* **Aim of the task**
Repeat the listing in full. Nothing may be added or left out.

--- START OF Data provided ---

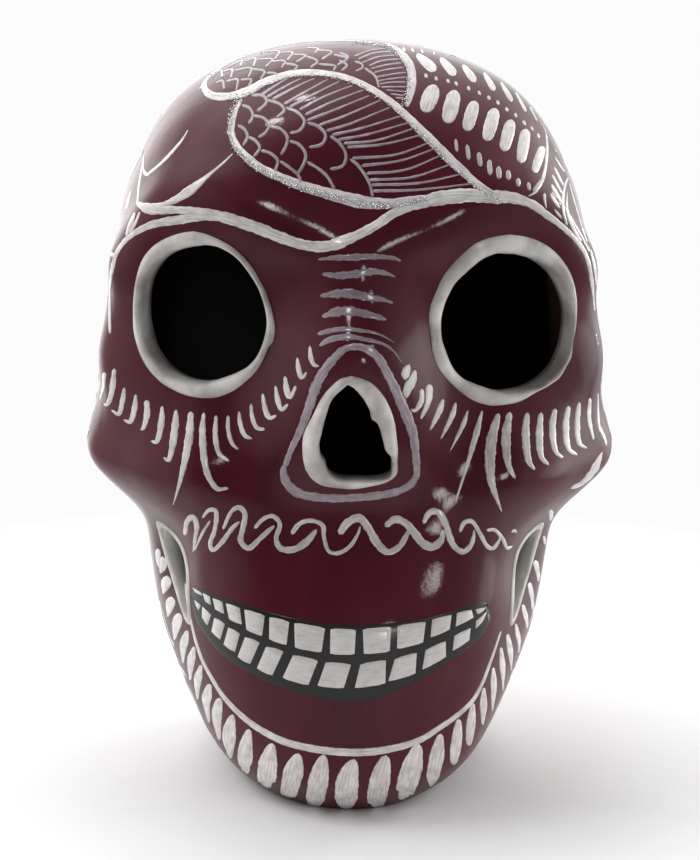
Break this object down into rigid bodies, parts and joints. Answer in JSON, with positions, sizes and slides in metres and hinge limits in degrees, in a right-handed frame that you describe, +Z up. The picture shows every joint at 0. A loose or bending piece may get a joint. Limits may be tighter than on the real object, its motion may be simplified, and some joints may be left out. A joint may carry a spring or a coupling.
{
  "type": "sugar skull",
  "caption": "Hollow glazed clay skull pressed in halves, with rimmed eye, nose and jaw openings and a flat foot to stand on.",
  "frame": {"origin": "middle of the bounding box on the plane that the flat foot rests on", "axes": "+Z up, the face looks toward -Y, +X is to the right when the face is looked at"},
  "size_m": [0.128, 0.148, 0.18],
  "materials": {
    "maroon_glaze": "dark maroon paint under a clear gloss varnish",
    "white_paint": "clay with streaky off-white paint, satin",
    "bare_clay": "unpainted fired clay, matte"
  },
  "bodies": {
    "root": {"face_shell": "maroon_glaze", "cranium_shell": "maroon_glaze", "seam_coil": "bare_clay", "nose_rim": "white_paint", "left_eye_rim": "white_paint", "right_eye_rim": "white_paint", "left_jaw_slot_rim": "white_paint", "right_jaw_slot_rim": "white_paint"}
  },
  "joints": []
}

--- END OF Data provided ---

* **The solution**
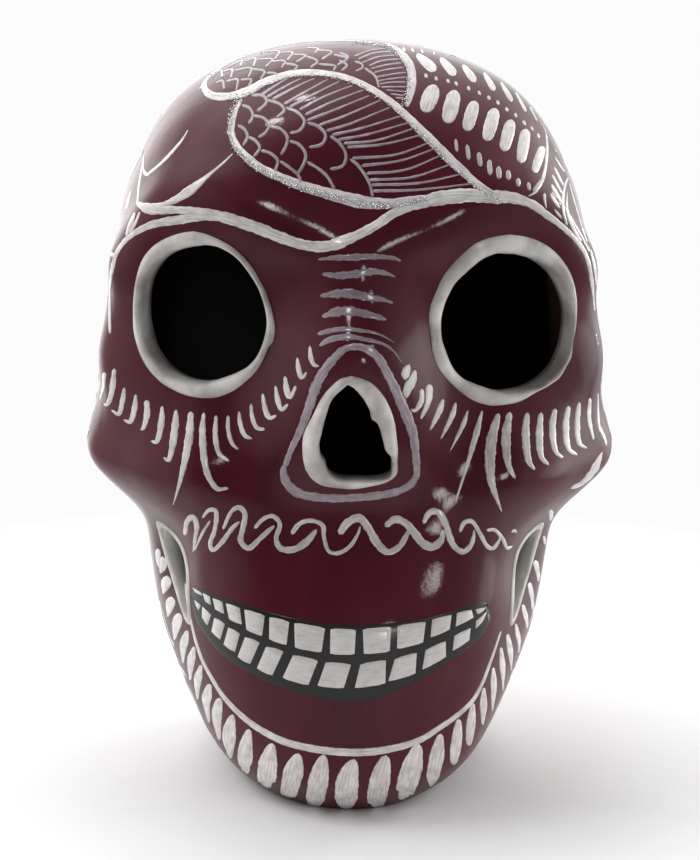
Break this object down into rigid bodies, parts and joints. Answer in JSON, with positions, sizes and slides in metres and hinge limits in degrees, in a right-handed frame that you describe, +Z up. The picture shows every joint at 0. A loose or bending piece may get a joint. Limits may be tighter than on the real object, its motion may be simplified, and some joints may be left out. A joint may carry a spring or a coupling.
{
  "type": "sugar skull",
  "caption": "Hollow glazed clay skull pressed in halves, with rimmed eye, nose and jaw openings and a flat foot to stand on.",
  "frame": {"origin": "middle of the bounding box on the plane that the flat foot rests on", "axes": "+Z up, the face looks toward -Y, +X is to the right when the face is looked at"},
  "size_m": [0.128, 0.148, 0.18],
  "materials": {
    "maroon_glaze": "dark maroon paint under a clear gloss varnish",
    "white_paint": "clay with streaky off-white paint, satin",
    "bare_clay": "unpainted fired clay, matte"
  },
  "bodies": {
    "root": {"face_shell": "maroon_glaze", "cranium_shell": "maroon_glaze", "seam_coil": "bare_clay", "nose_rim": "white_paint", "left_eye_rim": "white_paint", "right_eye_rim": "white_paint", "left_jaw_slot_rim": "white_paint", "right_jaw_slot_rim": "white_paint"}
  },
  "joints": []
}